Swiss authorities also find it significant that the Marcos case was the first time that their country, long seen as a haven for the money of despots, Nazis and their kindred spirits, restituted to a foreign government a dictator’s bank deposits confirmed to be ill-gotten.
The Marcos deposits and the $700 million traced to Nigerian military dictator Sani Abacha and returned to that country are considered by the Swiss to be their most significant restitution cases.
Abacha and Marcos are classified as “politically exposed persons” or PEP by the Swiss. That’s the same term you heard during the impeachment trial of former chief justice Renato Corona. For PEPs, the world is getting smaller for laundering dirty money, thanks to tighter international regulation.

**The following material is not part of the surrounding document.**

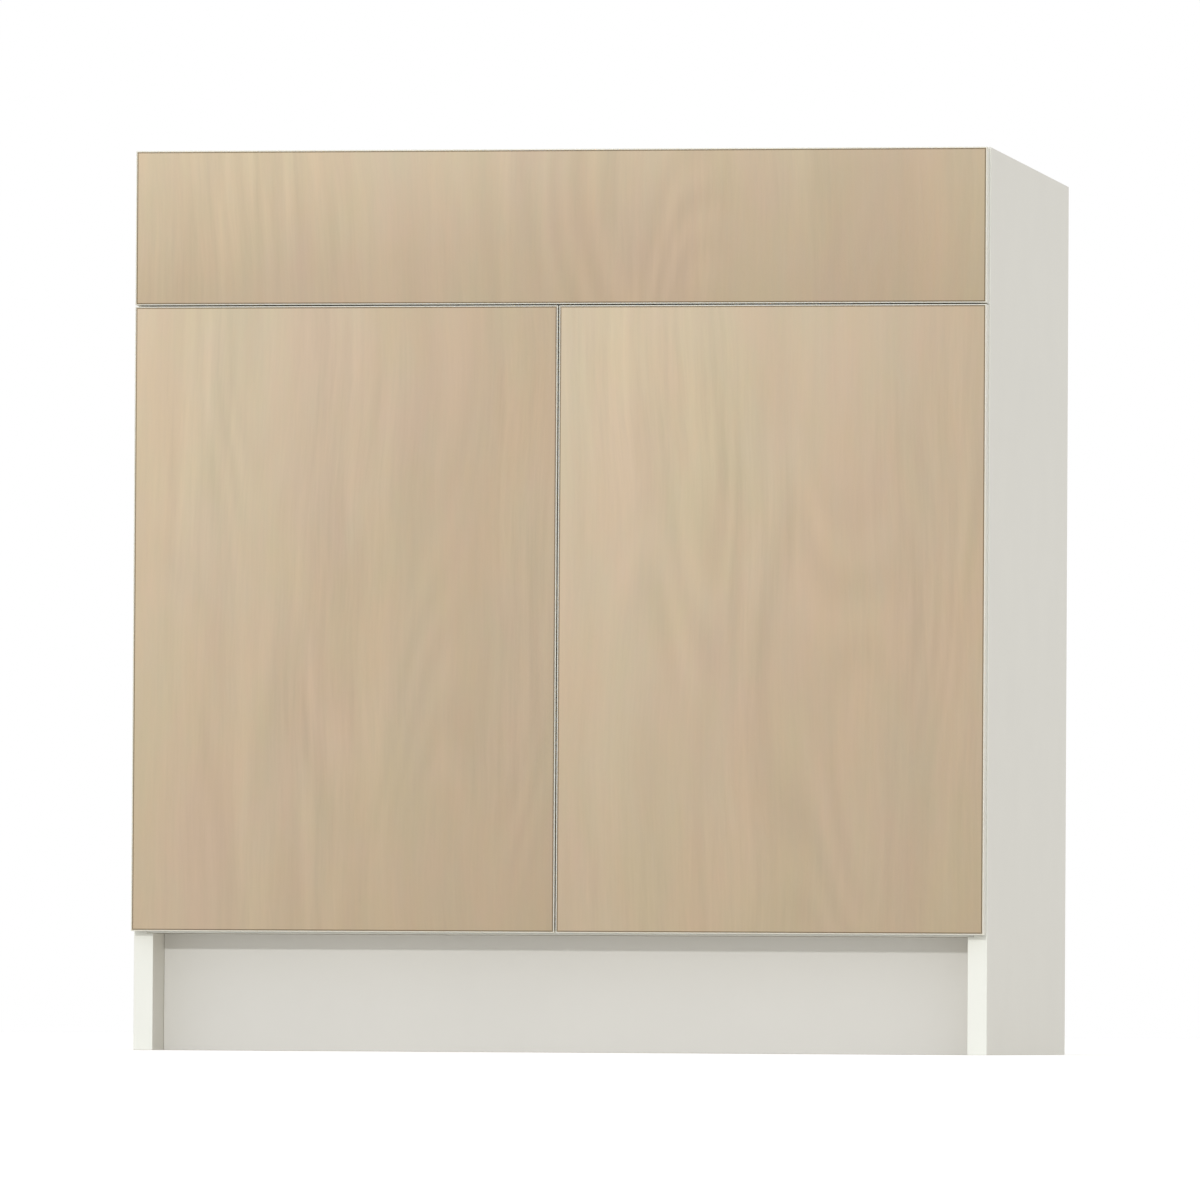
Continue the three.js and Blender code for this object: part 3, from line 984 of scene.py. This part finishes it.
@dataclass
class Front:
    """A slab front: a wood face with a pale edge band, and a fine grooved line where the two meet, darkened
    as a joint line and as painted shade.

    Attributes:
        node: The front's node.
        body: The body that carries it.
        seed: What sets its grain apart.
        palette: The shared finishes.
        band: How much of the band shows round the face, in metres.
        line: How wide the line beside it is, in metres.
        line_depth: How deep that line is, in metres.
        arris: How far the outer edges are eased, in metres.
    """

    node: str
    body: str
    seed: float
    palette: Palette
    band: float = 1.1 * MM
    line: float = 1.2 * MM
    line_depth: float = 0.5 * MM
    arris: float = 0.5 * MM

    def build(self) -> None:
        """Builds the front and rides it on its body."""
        low, high = (tuple(corner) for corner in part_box(self.node))
        face = FrontWood(f"{self.node}_wood", low, high, self.seed).build()
        # The line's wood is darker: a dark joint line, and painted shade in its groove.
        line = FrontWood(f"{self.node}_line", low, high, self.seed, depth=0.6).build()
        core = self.palette.chipboard
        materials = [face, line, self.palette.pale_band, core]
        slab = to_mesh(self.slab(Vector(low), Vector(high)), self.node + "_slab")
        holes = self.holes()
        for material in materials:
            slab.materials.append(material)
            for hole in holes:
                hole.materials.append(material)
        for hole in holes:
            hole.polygons.foreach_set("material_index", [CORE] * len(hole.polygons))
        mesh = combined(slab, [("DIFFERENCE", hole) for hole in holes])
        mesh.name = self.node + "_front"
        settle(finished(self.node + "_front", mesh, materials), self.body, Slot.WOOD, self.node)

    def slab(self, low: Vector, high: Vector) -> bmesh.types.BMesh:
        """The board with its banded border, its line and its eased edges.

        Args:
            low: The front's lowest corner.
            high: The front's highest corner.

        Returns:
            The shape, with its faces numbered WOOD, LINE and BAND.
        """
        shape = block(low, high)
        for face in shape.faces:
            face.material_index = BAND
        rear = max(shape.faces, key=lambda face: face.calc_center_median().y)
        border = list(shape.edges)
        for face in (self.front_face(shape), rear):
            bmesh.ops.inset_region(shape, faces=[face], thickness=self.band, use_even_offset=True)
            face.material_index = WOOD
        face = self.front_face(shape)
        for depth in (-self.line_depth, self.line_depth):
            ring = bmesh.ops.inset_region(
                shape, faces=[face], thickness=self.line / 2, depth=depth, use_even_offset=True
            )
            for side in ring["faces"]:
                side.material_index = LINE
            face.material_index = WOOD
        bmesh.ops.bevel(
            shape,
            geom=border,
            offset=self.arris,
            offset_type="OFFSET",
            segments=3,
            profile=0.5,
            affect="EDGES",
            clamp_overlap=True,
            material=BAND,
        )
        return shape

    @staticmethod
    def front_face(shape: bmesh.types.BMesh) -> bmesh.types.BMFace:
        """The largest face that looks forwards."""
        forwards = [face for face in shape.faces if face.normal.y < -0.9]
        return max(forwards, key=lambda face: face.calc_area())

    def holes(self) -> list[Mesh]:
        """The front's holes as cutting meshes."""
        return []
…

Over the past 15 years, Switzerland has restituted a total of $1.7 billion in PEP assets to the countries of origin.
Based on the same constitutional emergency provision used in the Marcos case in 1986, Swiss authorities froze the assets of relatives and entourage of Tunisia’s Zine al-Abidine Ben Ali ($65 million) and Egypt’s Hosni Mubarak ($700 million) at the start of the Arab Spring. As in the Marcos case, the illegal nature of the funds must first be established by the country of origin before the Swiss can restitute the money.
Another $106 million in Syrian and Libyan assets have been frozen by the Swiss.
The precedent set by the Marcos case laid the groundwork for future restitutions and was incorporated in the provisions of the United Nations Convention Against Corruption, Swiss Ambassador Ivo Sieber told me last week.
“Today these principles reverberate more relevant than ever in the context of the recent revolutions in Northern Africa,” he said.
“The Marcos case was the first time the Swiss authorities froze the funds held by a former dictator in Switzerland and then restituted it to the country where it was looted,” he told me. “In doing so while at the same time arranging that funds would also be used to compensate the human rights victims that suffered under the regime, the Philippine-Swiss cooperation set a compelling international precedent.”
The idea that you can’t take the money and run, and worse, that your dirty money could end up in the pockets of your victims, should discourage the emergence of corrupt despots.
In the Philippines, victims are still waiting for that message to sink in, even as there are attempts to rewrite the history of the oppressive years.